Challenge: Quote, please, the line with "imported = [obj", the line with "METRES = 0.001", and every line between them, exactly and with nothing else.

Modeling code records
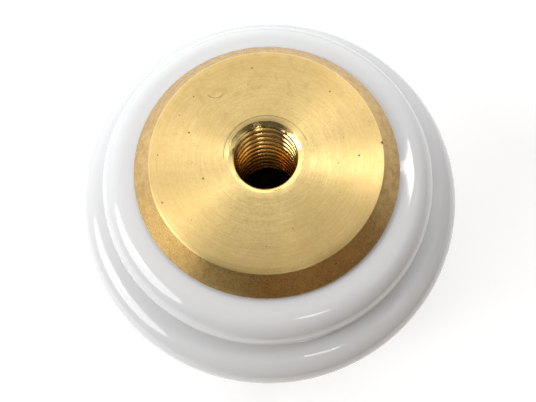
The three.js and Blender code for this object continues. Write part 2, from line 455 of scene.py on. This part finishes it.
def turned_brass():
    """Lathe-turned brass: brighter in the hole, stained on the bevel, with painted shade along the
    thread's crests and a lighter edge to the face that is partly a painted highlight.
    """
    finish = Finish(bpy.data.materials.new("turned_brass"))
    place = finish.place()
    x, y, z = finish.parts(place)
    radius = finish.node("ShaderNodeMath", {"operation": "SQRT"}, {0: x * x + y * y})
    depth = HEIGHT / 2 - abs(z - HEIGHT / 2)
    along = radius + depth * 1.4  # runs on over the edge of the face and down the bevel
    bevel = finish.smooth(radius, FACE_RADIUS - 0.05, FACE_RADIUS + 0.15)
    hole = finish.smooth(radius, COUNTERSINK_RADIUS + 0.05, COUNTERSINK_RADIUS - 0.1)
    rim = finish.smooth(abs(radius - FACE_RADIUS + RIM_WIDTH / 2), RIM_WIDTH / 2, RIM_WIDTH / 4)

    # Tool marks run round the axis. Each changes slowly on its way round.
    cut = finish.vector(x / radius * 0.6, y / radius * 0.6, along)
    fine = finish.noise(cut, 4.2, 3, 0.7)
    broad = finish.noise(cut, 0.9, 3, 0.6)
    grain = finish.noise(place, 3.2, 4, 0.75)
    blotch = finish.noise(place, 0.75, 4, 0.65)
    cloud = finish.noise(place, 0.13, 3, 0.6)

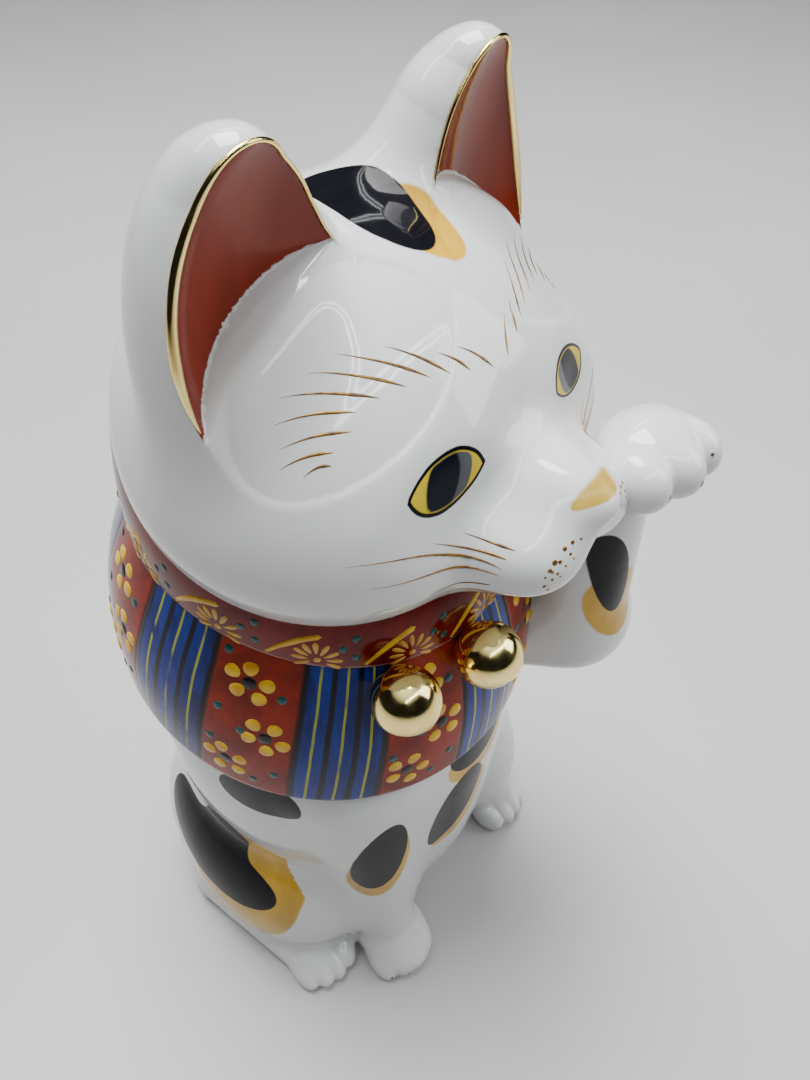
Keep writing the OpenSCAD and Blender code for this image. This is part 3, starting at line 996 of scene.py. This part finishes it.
def collar_relief(line_paint, fan_paint, dot_paint):
    """A rising stroke, a fan of nine petals under it and three dots, over and over."""
    lines, fans, dots = Relief(collar_field), Relief(collar_field), Relief(collar_field)
    for k in range(MOTIFS):
        turn = MOTIF_START + k * 360 / MOTIFS
        knots = [collar_place(turn + along, up) for along, up in ((0, 0.06), (6.5, 0.36), (14, 0.52))]
        lines.stroke(knots, 2.4, 0.3, start=0.6, peak=0.5, end=0.85)
        heart = collar_place(turn + 13, 0.12)
        around = collar_place(turn + 14, 0.12) - heart
        around /= np.linalg.norm(around)
        fans.dome(heart, UPWARD, 2.4, 2.4, 0.3)
        for petal in range(9):
            tilt = radians(-116 + 29 * petal)
            way = cos(tilt) * UPWARD + sin(tilt) * around
            fans.dome(heart + way * 5.0, way, 5.2, 1.7, 0.3, 0.4)
        for offset, up in ((19.5, 0.34), (23, 0.5), (23, 0.2)):
            dots.dome(collar_place(turn + offset, up), UPWARD, 2.9, 2.7, 0.3)
    lines.build("collar_gold_strokes", line_paint, "red_enamel")
    fans.build("collar_fans", fan_paint, "red_enamel")
    dots.build("collar_teal_dots", dot_paint, "red_enamel")


# Each claw is a short stroke down the front of a toe
RAISED_CLAWS = [((48.5, -106.4, 257.2), (49.6, -106.7, 253.8)), ((60.6, -111.2, 257), (60.6, -111.9, 254.6)),
                ((67.4, -106.5, 261.2), (67, -107.3, 260.5))]
STANDING_CLAWS = [((x, y, 8), (x, y - 2, 3)) for x, y in ((-40, -92), (-32, -94), (-24, -94), (-16, -92))]


def claws(material):
    for name, field, marks in (("raised_claws", arm, RAISED_CLAWS), ("standing_claws", body, STANDING_CLAWS)):
        relief = Relief(field)
        for mark in marks:
            relief.stroke(mark, 1.2, 0.15, start=0.8, peak=0.5, end=0.8)
        relief.build(name, material, "gilding")


def bell_shape(p, centre, slot):
    """Two bowls: the upper one is larger and overhangs the lower, which has one long slot and two short ones.
    slot is the way the long one faces, in degrees from the chest. Gives the bell and its slots."""
    q = turned(p - centre, -slot)
    c, s = cos(radians(BELL_TILT)), sin(radians(BELL_TILT))
    q = np.stack([q[:, 0], q[:, 1] * c + q[:, 2] * s, q[:, 2] * c - q[:, 1] * s], 1)
    upper = np.maximum(egg(q, (0, 0, 0), (BELL_R, BELL_R, BELL_R + 0.6)), -0.4 - q[:, 2])
    lower = egg(q, (0, 0, 0), (BELL_R - 0.8, BELL_R - 0.8, BELL_R - 0.2))
    slots = np.min([egg(q, (9.0 * sin(a), -9.0 * cos(a), -2.9), (wide, wide, 0.9))
                    for a, wide in ((0, 2.1), (-0.9, 1), (0.9, 1))], 0)
    return carve(join(upper, lower, 0.3), slots, 0.3), slots


def bell_pieces(material):
    for node, slot in (("left_bell", 70), ("right_bell", -38)):
        centre = middle(node)

        def shape(p):
            return bell_shape(p, centre, slot)[0]
        reach = BELL_R + 3.5
        points, quads = skin(shape, centre - reach, centre + reach, 0.4)
        piece, used = put(node + "_gilded", points, quads)
        # the slots' distances, inside which the gold material paints shade
        note(piece, "slot", bell_shape(used, centre, slot)[1])
        shade_by(piece, shape, used)
        piece.data.materials.append(material)
        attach(piece, "root")
        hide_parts(node)


def ring_pieces():
    for name, outline, paint, slot in (("bib", bib_outline, bib_paint(), "bib_enamel"),
                                       ("collar", collar_outline, collar_paint(), "red_enamel")):
        piece = ring_mesh(name + "_enamelled", outline)
        piece.data.materials.append(paint)
        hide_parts(name)


def patterns():
    yellow = enamel("yellow_enamel", (0.72, 0.46, 0.02), (0.50, 0.24, 0.01))
    black = enamel("black_enamel", (0.008, 0.008, 0.010), (0.02, 0.012, 0.008))
    teal = enamel("teal_enamel", (0.012, 0.085, 0.075), (0.006, 0.04, 0.045))
    tan = enamel("tan_enamel", (0.62, 0.36, 0.06), (0.45, 0.20, 0.03))
    bib_relief(yellow, black, teal)
    collar_relief(yellow, tan, teal)


def bare_slab():
    """The slab under the body shows its CAD form. It is unglazed."""
    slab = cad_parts["base_slab"]
    slab.data.materials.clear()
    slab.data.materials.append(biscuit())


def build():
    plain, gold, lines = glaze("glazed_body", BODY_LAYERS), gilding(), gilt_line()
    head_pieces()
    body_pieces(plain)
    arm_piece(plain)
    ring_pieces()
    patterns()
    ear_gilding(gold)
    face_lines(lines)
    claws(lines)
    bell_pieces(gold)
    bare_slab()


# ---------------------------------------------------------------- camera, floor and light
def look(camera, place, azimuth, pitch, roll):
    """Degrees: azimuth from +Y towards -X, pitch downwards."""
    a, p = radians(azimuth), radians(pitch)
    ahead = Vector((-sin(a) * cos(p), cos(a) * cos(p), -sin(p)))
    camera.location = place
    turn = ahead.to_track_quat("-Z", "Y").to_matrix() @ Matrix.Rotation(radians(roll), 3, "Z")
    camera.rotation_mode = "QUATERNION"
    camera.rotation_quaternion = turn.to_quaternion()


def make_camera():
    data = bpy.data.cameras.new("camera")
    data.sensor_width = 36
    data.lens = 27.03
    data.clip_start, data.clip_end = 0.01, 20
    camera = bpy.data.objects.new("camera", data)
    bpy.context.scene.collection.objects.link(camera)
    look(camera, place=(-0.107, -0.178, 0.403), azimuth=-41.3, pitch=46, roll=-0.3)
    bpy.context.scene.camera = camera


def floor():
    size, height = 3.0, GROUND * MM
    mesh = bpy.data.meshes.new("floor")
    ring = [(x * size, y * size, height) for x, y in ((-1, -1), (1, -1), (1, 1), (-1, 1))]
    mesh.from_pydata(ring, [], [(0, 1, 2, 3)])
    piece = bpy.data.objects.new("floor", mesh)
    bpy.context.scene.collection.objects.link(piece)
    g = Graph("pale_floor")
    colour = g.mix(g.ramp(g.noise(3, 4), 0.3, 0.7), (0.45, 0.437, 0.43), (0.42, 0.41, 0.405))
    mesh.materials.append(g.set(base_color=colour, roughness=0.5))


def area_light(name, place, aim, size, power, colour=(1, 1, 1)):
    data = bpy.data.lights.new(name, "AREA")
    data.shape, data.size, data.size_y = "RECTANGLE", size[0], size[1]
    data.energy, data.color = power, colour
    light = bpy.data.objects.new(name, data)
    bpy.context.scene.collection.objects.link(light)
    light.location = place
    light.rotation_mode = "QUATERNION"
    light.rotation_quaternion = (Vector(aim) - Vector(place)).to_track_quat("-Z", "Y")


def sky():
    """Bright straight above and dark from there down to the horizon."""
    world = bpy.data.worlds.new("studio")
    bpy.context.scene.world = world
    world.use_nodes = True
    tree = world.node_tree
    where = tree.nodes.new("ShaderNodeTexCoord")
    split = tree.nodes.new("ShaderNodeSeparateXYZ")
    ramp = tree.nodes.new("ShaderNodeValToRGB")
    tree.links.new(where.outputs["Generated"], split.inputs[0])
    tree.links.new(split.outputs["Z"], ramp.inputs[0])
    tree.links.new(ramp.outputs[0], tree.nodes["Background"].inputs["Color"])
    dark, bright = ramp.color_ramp.elements
    dark.position, dark.color = 0.66, (0.008, 0.008, 0.009, 1)
    bright.position, bright.color = 1.0, (1.0, 1.02, 1.03, 1)
    tree.nodes["Background"].inputs["Strength"].default_value = 1.5


def lights():
    """A plain studio: two pairs of long tubes overhead, a soft panel above and a weak one to the side."""
    sky()
    for y in (-1.0, 0.9):
        for gap in (-0.05, 0.05):
            area_light("tube", (0.3, y + gap, 1.6), (0.3, y + gap, 0), (2.4, 0.03), 5.5, (0.95, 0.98, 1.0))
    area_light("soft_panel", (0.12, 0.3, 1.75), (0, 0, 0.1), (0.9, 0.9), 64)
    area_light("side_panel", (1.1, -0.8, 0.9), (0, 0, 0.15), (0.8, 0.8), 9)


make_camera()
floor()
lights()
build()
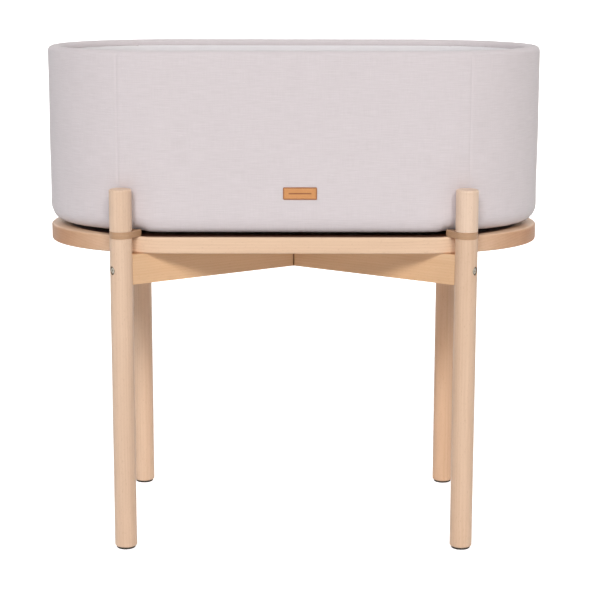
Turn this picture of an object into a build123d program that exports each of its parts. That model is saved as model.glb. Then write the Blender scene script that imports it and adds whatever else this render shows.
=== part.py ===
"""Bassinet on stand: an upholstered oval basket on a knock-down stand of round wooden legs.

Frame: +X along the length, +Y to the back, +Z up. The origin is on the floor, midway between
the four legs. All sizes are in millimetres.
"""

from build123d import *
import math
import os

os.makedirs("parts", exist_ok=True)

# ---------------------------------------------------------------- stand, driving dimensions
LEG_SPACING_X = 610.0      # leg centre to leg centre, along the length
LEG_SPACING_Y = 412.0      # leg centre to leg centre, front to back
LEG_D = 40.0               # legs, pegs and the round end of each bearer
PAD_D = 34.0
PAD_H = 4.0
DECK_TOP = 571.0           # the leg tops are flush with it
DECK_T = 30.0
DECK_LENGTH = 904.0
DECK_WIDTH = 396.0
DECK_EDGE_R = 3.5
BEARER_T = 12.0
BEARER_REACH = 38.0        # leg centre to the centre of the tongue's tip
BEARER_TIP_R = 3.0
PEG_H = 75.0
RAIL_T = 24.0
RAIL_H = 54.0
HALVING_PLAY = 0.8         # gap on each side of a rail in the other rail's cut-out
EDGE_EASE = 1.0            # small chamfer at every turned joint line
LEG_FOOT_R = 3.0
PEG_TOP_R = 3.5

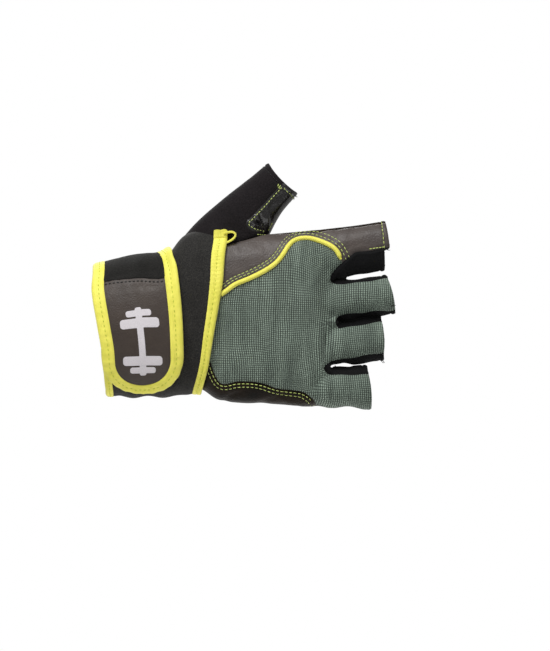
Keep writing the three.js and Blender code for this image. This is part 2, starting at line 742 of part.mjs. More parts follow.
add("back_panel", sewn.intersect(withoutGussets(onBack(knitOutline))), knit);
add("index_panel", sewn.intersect(withoutGussets(onBack(indexOutline))), leather);
add("palm_panel", sewn.intersect(withoutGussets(onPalm(allOver).add(onBack(heelOutline)))), leather);
gussets.forEach((gusset) => add(`gusset_${gusset.name}`, sewn.intersect(gusset.region), stretchCloth));
add("thumb_sleeve", thumbSewn.subtract(thumbLeatherRegion), stretchCloth);
add("thumb_leather", thumbSewn.intersect(thumbLeatherRegion), leather);
add("piping", piping, lime);
add("cuff", cuff, neoprene);
add("cuff_wrist_tape", cuffWristTape, lime);
add("cuff_hand_tape", cuffHandTape, lime);
add("strap", strap, neoprene);
add("strap_tape", strapTape(), lime);
add("strap_patch", patch, patchLeather);
add("loop_patch", loopPatch, stretchCloth);

export default glove;
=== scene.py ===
# A fingerless weightlifting glove for the right hand, as it is when worn. Millimetres until a mesh is made.
# +X runs from the wrist to the fingers, +Z to the thumb side, and -Y is the back of the hand.
import math

import bpy
import numpy as np
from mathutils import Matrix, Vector
from mathutils.bvhtree import BVHTree


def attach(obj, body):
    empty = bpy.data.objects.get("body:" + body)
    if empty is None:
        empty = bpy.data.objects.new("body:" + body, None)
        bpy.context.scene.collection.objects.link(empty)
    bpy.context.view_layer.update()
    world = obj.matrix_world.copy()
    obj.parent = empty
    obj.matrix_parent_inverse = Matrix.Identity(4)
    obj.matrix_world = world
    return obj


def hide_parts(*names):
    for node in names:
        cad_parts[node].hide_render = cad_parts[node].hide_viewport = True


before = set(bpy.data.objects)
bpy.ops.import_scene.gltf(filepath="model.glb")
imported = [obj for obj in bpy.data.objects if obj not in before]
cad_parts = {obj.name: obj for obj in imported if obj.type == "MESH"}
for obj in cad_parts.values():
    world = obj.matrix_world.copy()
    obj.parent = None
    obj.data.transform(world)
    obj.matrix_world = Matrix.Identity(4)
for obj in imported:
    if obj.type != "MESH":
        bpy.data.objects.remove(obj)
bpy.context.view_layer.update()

METRES = 0.001

# Sizes of the hand that the glove is cut for
palm_length = 118
palm_width = 86
palm_depth = 38
stall_length = 26
finger_depth = 19.5
stall_root_at = 0.86
stall_end_depth = 0.94
thumb_length = 72
thumb_width = 19
thumb_depth = 20

# Sizes of the cloth, leather and neoprene
panel_lift = 1.5  # outer face of the panels over the hand
panel_thickness = 1.15
neoprene_thickness = 2.4
patch_thickness = 0.9
tape_thickness = 3
tape_width = 6.3
piping_radius = 1.2
stitch_pitch = 2.2
stitch_length = 1.55
stitch_radius = 0.19

# Sizes of the cuff and strap
cuff_start = 1.5
cuff_tuck = 8
strap_width = 42
strap_length = 158
strap_tip_angle = -147
patch_length = 62
patch_slant = 2.5
cuff_tape_base = 1.85
cuff_base = 2.15
cuff_top = 4.55
loop_patch_base = 4.9
loop_patch_thickness = 0.8
loop_patch_side = 28
loop_patch_start = 2  # from the strap's tip
strap_tape_base = 6.05
strap_base = 6.35
strap_top = 8.75


def rows(names, values):
    """A table as a dictionary of named columns."""
    return dict(zip(names.split(), np.array(values, float).T))


hand_rows = rows("at z tilt half back palm square", [
    (0.0, 0.004, 5, 0.306, 0.5, 0.5, 2.2),
    (0.19, 0.031, 5, 0.341, 0.5, 0.51, 2.25),
    (0.305, 0.043, 5, 0.35, 0.49, 0.53, 2.3),
    (0.4, 0.122, 4.5, 0.414, 0.47, 0.56, 2.4),
    (0.51, 0.094, 0, 0.454, 0.44, 0.6, 2.5),
    (0.61, 0.09, 0, 0.468, 0.42, 0.59, 2.6),
    (0.71, 0.092, 0, 0.474, 0.41, 0.54, 2.7),
    (0.85, 0.095, 0, 0.488, 0.385, 0.45, 2.8),
    (0.93, 0.097, 0, 0.497, 0.325, 0.345, 2.7),
    (0.97, 0.097, 0, 0.498, 0.225, 0.235, 2.6),
])
stall_rows = rows("root end root_half end_half lean reach", [
    (0.474, 0.521, 0.132, 0.127, 6, 1.05),
    (0.206, 0.245, 0.095, 0.094, 14, 1.11),
    (-0.06, -0.012, 0.093, 0.092, 4, 0.95),
    (-0.31, -0.313, 0.091, 0.099, 6, 0.7),
])
thumb_rows = rows("at x y z tilt half depth", [
    (0.0, 0.4, 0.1, 0.25, 52, 0.98, 0.82),
    (0.34, 0.52, 0.13, 0.49, 50, 0.9, 0.68),
    (0.66, 0.632, 0.17, 0.688, 47, 0.68, 0.58),
    (0.85, 0.706, 0.19, 0.806, 45, 0.535, 0.52),
    (1.0, 0.772, 0.2, 0.895, 44, 0.49, 0.5),
])
cuff_edge_rows = rows("z back palm", [
    (-0.5, 0.4, 0.41),
    (-0.35, 0.431, 0.42),
    (-0.185, 0.467, 0.425),
    (-0.029, 0.488, 0.43),
    (0.298, 0.53, 0.42),
    (0.449, 0.539, 0.4),
    (0.534, 0.548, 0.4),
    (0.65, 0.556, 0.4),
])
strap_rows = rows("at centre half", [
    (0.0, 0.17, 0.478),
    (0.15, 0.185, 0.48),
    (0.25, 0.184, 0.5),
    (0.38, 0.176, 0.511),
    (0.46, 0.176, 0.487),
    (0.55, 0.166, 0.455),
    (1.0, 0.166, 0.45),
])

# Outlines of seams, as shares of the palm's length and width
piping_seam_rows = [
    (0.36, 0.12), (0.52, 0.233), (0.58, 0.292), (0.64, 0.326), (0.704, 0.37), (0.748, 0.41), (0.78, 0.459),
    (0.812, 0.527), (0.846, 0.557), (0.894, 0.562), (0.942, 0.544), (0.988, 0.516), (1.013, 0.484),
    (1.03, 0.433),
]
palm_seam_rows = [
    (0.36, -0.05), (0.44, -0.09), (0.474, -0.148), (0.492, -0.22), (0.515, -0.276), (0.543, -0.287),
    (0.586, -0.272), (0.651, -0.272), (0.7, -0.284), (0.754, -0.31), (0.808, -0.32), (0.86, -0.329),
    (0.896, -0.356), (0.922, -0.4), (0.932, -0.5),
]
thumb_seam_rows = [
    (0.8, 0.9), (0.766, 0.859), (0.7, 0.758), (0.655, 0.692), (0.627, 0.648), (0.648, 0.612), (0.69, 0.592),
    (0.79, 0.57),
]
knuckle_rows = rows("at middle reach rise", [
    (0.86, 0.42, 0.12, 0.03),
    (0.88, 0.19, 0.11, 0.04),
    (0.86, -0.04, 0.1, 0.035),
    (0.8, -0.27, 0.11, 0.03),
])

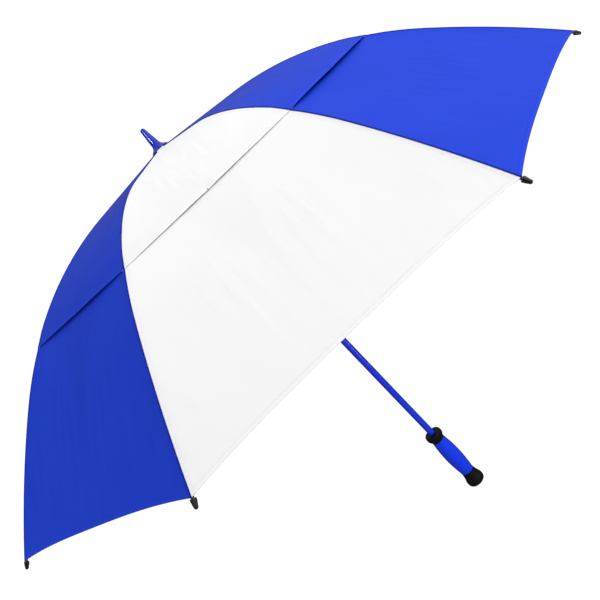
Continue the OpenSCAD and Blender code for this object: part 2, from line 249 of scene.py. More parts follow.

Answer to this exercise:
imported = [obj for obj in bpy.data.objects if obj not in before]
cad_parts = {obj.name: obj for obj in imported if obj.type == "MESH"}
for obj in cad_parts.values():
    world = obj.matrix_world.copy()
    obj.parent = None
    obj.data.transform(world)
    obj.matrix_world = Matrix.Identity(4)
for obj in imported:
    if obj.type != "MESH":
        bpy.data.objects.remove(obj)
bpy.context.view_layer.update()

METRES = 0.001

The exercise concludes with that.